La « valeur du travail » pourra être évaluée et comparée sur la base de critères non discriminatoires, objectifs et non sexistes, tels que les compétences, les efforts, les responsabilités et les conditions de travail.

Des outils et des méthodes spécifiques devront être mis à disposition par les Etats membres pour soutenir et guider les employeurs dans l’évaluation et la comparaison de la valeur du travail, et pour faciliter la mise en place des systèmes non sexistes d’évaluation et de classification des emplois.

  • Obligation de communiquer des données sur l’écart de rémunération entre les femmes et les hommes[7]

Les employeurs seront tenus de communiquer à un organisme de suivi à désigner au niveau national des informations sur différents aspects des écarts de rémunérations entre les femmes et les hommes[8]. La fréquence des rapports et le délai pour communiquer les données variera selon la taille des effectifs de l’entreprise[9]. Chaque employeur pourra en outre publier les informations sur son site internet ou les mettre à disposition du public d’une autre manière.

Les employeurs devront également fournir à leurs travailleurs des informations sur l’écart de rémunération entre les femmes et les hommes par catégorie de travailleurs, ventilé par salaire ou traitement ordinaire de base et par composantes variables ou complémentaires.

  • Evaluation conjointe des rémunérations en cas d’écart salarial supérieur à 5 %[10]

Les employeurs soumis à une obligation de communication de données (à partir de 100 travailleurs) devront procéder, en coopération avec les représentants des travailleurs, à une évaluation conjointe des rémunérations si :

  • les données communiquées par les employeurs révèlent une différence de niveau de rémunération moyen d’au moins 5 % entre les travailleurs féminins et masculins ;
  • cette différence n’est pas justifiée par des critères objectifs non sexistes ;
  • l’employeur n’a pas remédié à la différence injustifiée de niveau de rémunération moyen dans un délai de 6 mois à compter de la date de la communication des données sur les rémunérations.

L’objectif de l’évaluation sera de recenser, corriger et prévenir les différences salariales entre les travailleurs féminins et masculins qui ne sont pas justifiées par des critères objectifs non sexistes.

  • Soutien étatique au profit des entreprises de moins de 250 travailleurs

Pour faciliter le respect des différentes obligations prévues par la Directive, les Etats membres devront apporter un soutien, sous la forme d’assistance technique et d’une formation, aux entreprises de moins de 250 travailleurs.

  • Recours et sanctions

La Directive prévoit également des recours pour garantir les droits des travailleurs victimes d’écarts de salaire injustifiés. Des sanctions sont également prévues à l’encontre des employeurs qui ne respecteraient pas la législation ainsi qu’une protection juridique contre les représailles bénéficiant aux travailleurs.

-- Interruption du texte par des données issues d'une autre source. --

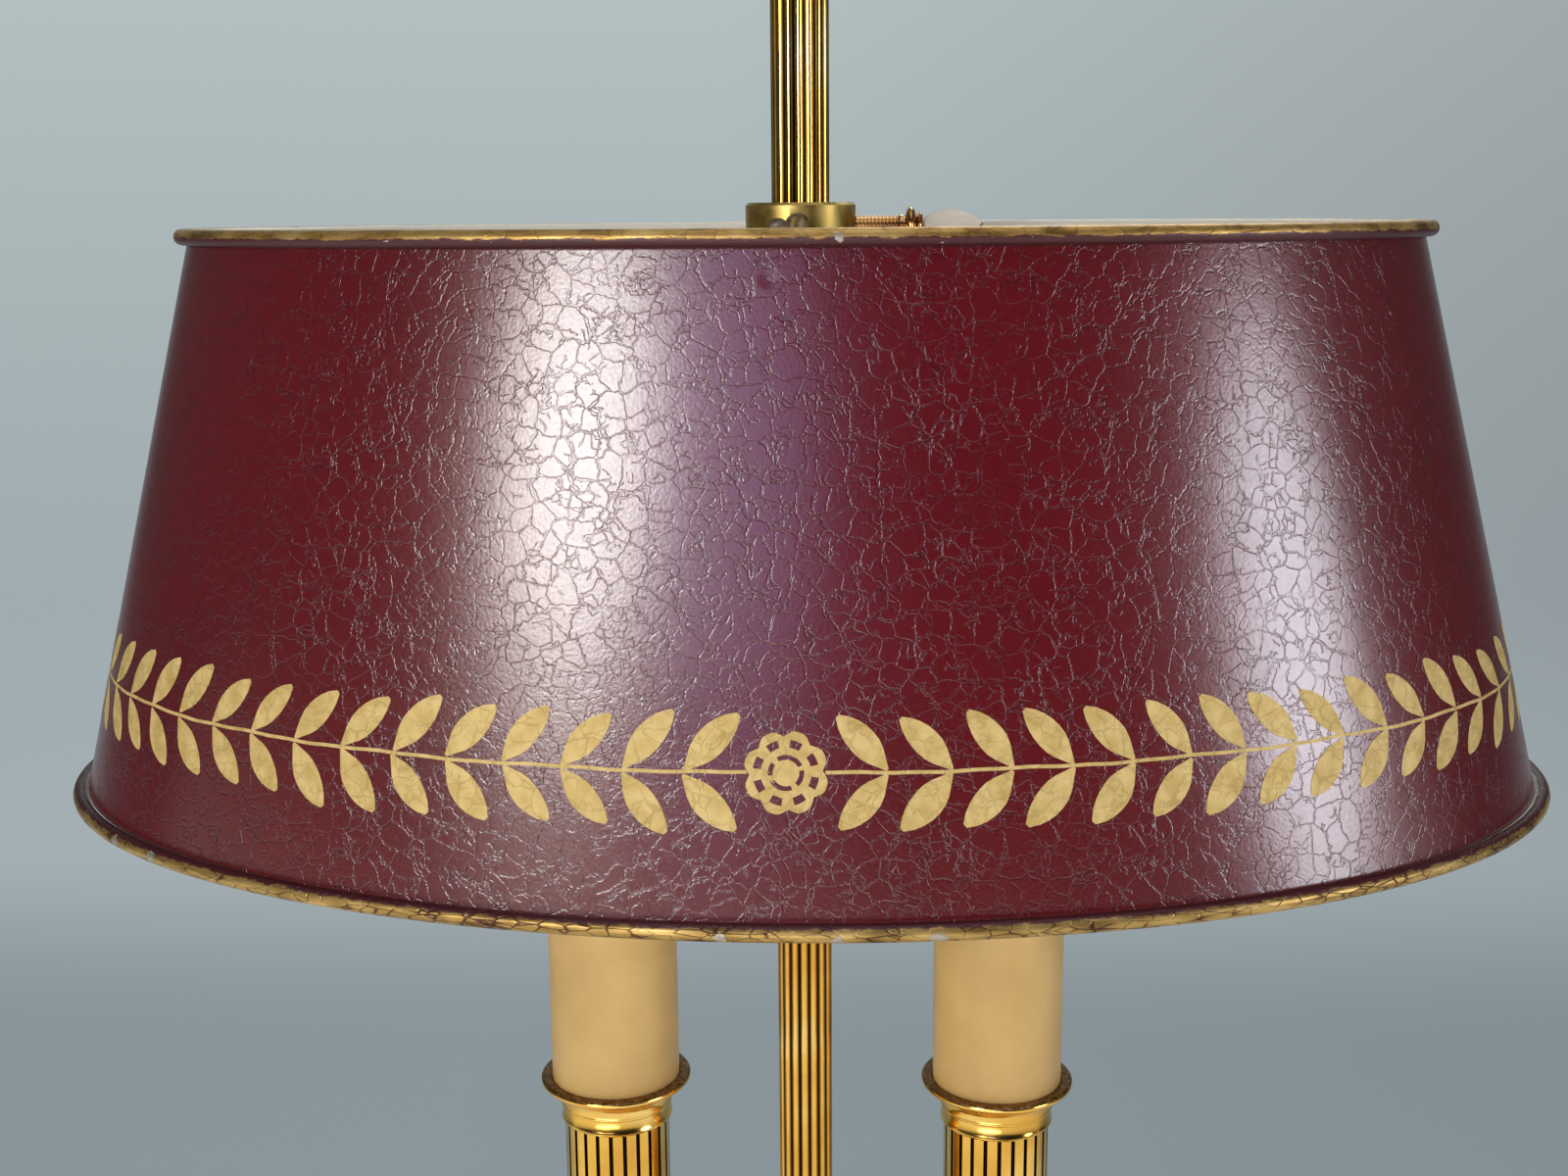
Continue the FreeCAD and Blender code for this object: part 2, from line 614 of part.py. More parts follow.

La Chambre de Commerce suivra avec attention la transposition de la directive au Luxembourg et ne manquera pas de tenir ses ressortissants informés des évolutions de ce dossier.

Pour toute question, nous vous invitons à adresser un e-mail à l’adresse suivante : juridique@cc.lu.

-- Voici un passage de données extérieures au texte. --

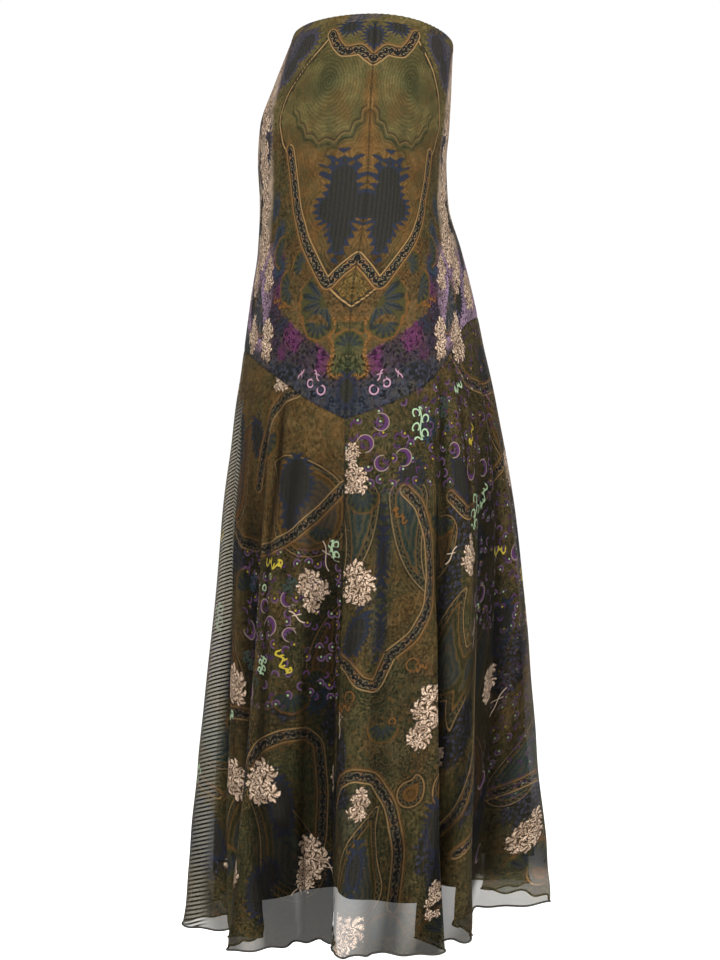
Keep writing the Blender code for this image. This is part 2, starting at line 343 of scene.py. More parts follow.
class Layer:
    """One printed layer on a grid: distance to its nearest motif, that motif's colour, the way along it.

    The distance is in millimetres, below 0 inside a motif.
    """

    def __init__(self, u, v):
        self.u, self.v = u, v
        self.distance = np.full(u.shape, 25.0)
        self.colour = np.zeros((*u.shape, 3))
        self.along = np.zeros(u.shape)
        self.place = np.ones((*u.shape, 2))

    def stamp(self, place, reach, shape, ink, turn, middle=None):
        """Draws a shape, which takes local x and y, at a place on the cloth.

        The layer also keeps where each point lies about the motif's middle, or that of its group.
        """
        x, y = self.u - place[0], self.v - place[1]
        near = np.hypot(x, y) < reach
        distance, along = shape(*turned(x[near], y[near], turn))
        closer = distance < self.distance[near]
        index = index_of(near, closer)
        self.distance[index] = distance[closer]
        self.along[index] = along[closer]
        self.colour[index] = INK[ink]
        middle = middle or place
        self.place[index] = np.stack([self.u[index] - middle[0], self.v[index] - middle[1]], axis=-1)


class Places:
    """Motifs that the material draws: at each point the nearest one, as a place in it from -1 to 1.

    The ratio is the distance from its middle over its size, so it is 1 at the motif's rim.
    """

    def __init__(self, u, v):
        self.u, self.v = u, v
        self.ratio = np.full(u.shape, 3.0)
        self.place = np.zeros((*u.shape, 2))
        self.kind = np.zeros((*u.shape, 3))
        self.ink = np.zeros((*u.shape, 3))

    def stamp(self, u, v, size, turn, kind=0, ink="cream"):
        dx, dy = (self.u - u) / size, (self.v - v) / size
        ratio = np.hypot(dx, dy)
        closer = ratio < self.ratio
        self.ratio[closer] = ratio[closer]
        self.place[closer] = np.stack(turned(dx[closer], dy[closer], turn), axis=-1)
        self.kind[closer] = (kind, size, 0)
        self.ink[closer] = INK[ink]

    def packed(self):
        return vectors(self.place[..., 0], self.place[..., 1], self.ratio)


def heads(width, height, seed):
    """The heads of a bunch: one in the middle and seven about it, uneven, as x, y, size and turn."""
    rng = np.random.default_rng(seed)
    angle = np.arange(7) * 2 * np.pi / 7 + rng.uniform(-0.3, 0.3, 7)
    reach = rng.uniform(0.46, 0.74, 7)
    size = np.concatenate([[0.46], rng.uniform(0.28, 0.42, 7)]) * min(width, height) / 2
    x = np.concatenate([[0.0], reach * np.cos(angle)]) * width / 2
    y = np.concatenate([[0.0], reach * np.sin(angle)]) * height / 2
    return zip(x, y, size, rng.uniform(0, 360, 8))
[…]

[2] Le considérant n° 18 de la Directive précise que la détermination de l’existence d’une relation de travail devrait être guidée par les faits relatifs à l’exécution effective du travail et non par la manière dont les parties décrivent la relation.

[3] Les travailleurs indépendants ne sont pas visés par la Directive.

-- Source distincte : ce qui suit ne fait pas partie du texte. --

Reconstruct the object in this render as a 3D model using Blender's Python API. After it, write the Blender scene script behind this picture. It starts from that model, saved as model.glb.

[4] L’article 6.2 de la Directive prévoit la possibilité pour les Etats membres d’exempter les employeurs dont les effectifs comptent moins de 50 travailleurs de l’obligation relative à l’information sur les critères de progression de la rémunération.

[5] Article 4 de la Directive

[6] Article 3.1, a) de la Directive définit la « rémunération » comme : « le salaire ou traitement ordinaire de base ou minimal et tout autre avantage, payés directement ou indirectement, en espèces ou en nature (composantes variables ou complémentaires), par un employeur travailleur en raison de l’emploi de ce dernier ».

[7] Article 9 de la Directive

[8] A savoir : l’écart de rémunération entre les femmes et les hommes, y compris l’écart au niveau  des composantes variables ou complémentaires ; l’écart de rémunération médian, y compris au niveau des composantes variables et complémentaires ; la proportion de travailleurs féminins et masculins bénéficiant de composantes variables et complémentaires ; la proportion de travailleurs femmes et hommes dans chaque quartile ; l’écart de rémunération entre femmes et hommes par catégorie de travailleurs, ventilé par salaire ou traitement ordinaire de base et par composantes variables ou complémentaires.

[9] La communication des informations devrait être obligatoire pour les employeurs dont les effectifs comptent au moins 100 travailleurs. En dessous de 100 travailleurs, les employeurs pourront fournir les informations à titre volontaire. Entre 100 et 149 travailleurs, les données doivent être fournies par les employeurs au plus tard le 7 juin 2031 et tous les 3 ans par la suite. Entre 150 et 249 travailleurs, les donnes doivent être fournies au plus tard le 7 juin 2027 et tous les 3 ans par la suite. Si les effectifs comptent plus de 250 travailleurs, les données doivent être fournies au plus tard le 7 juin 2027 et chaque année par la suite.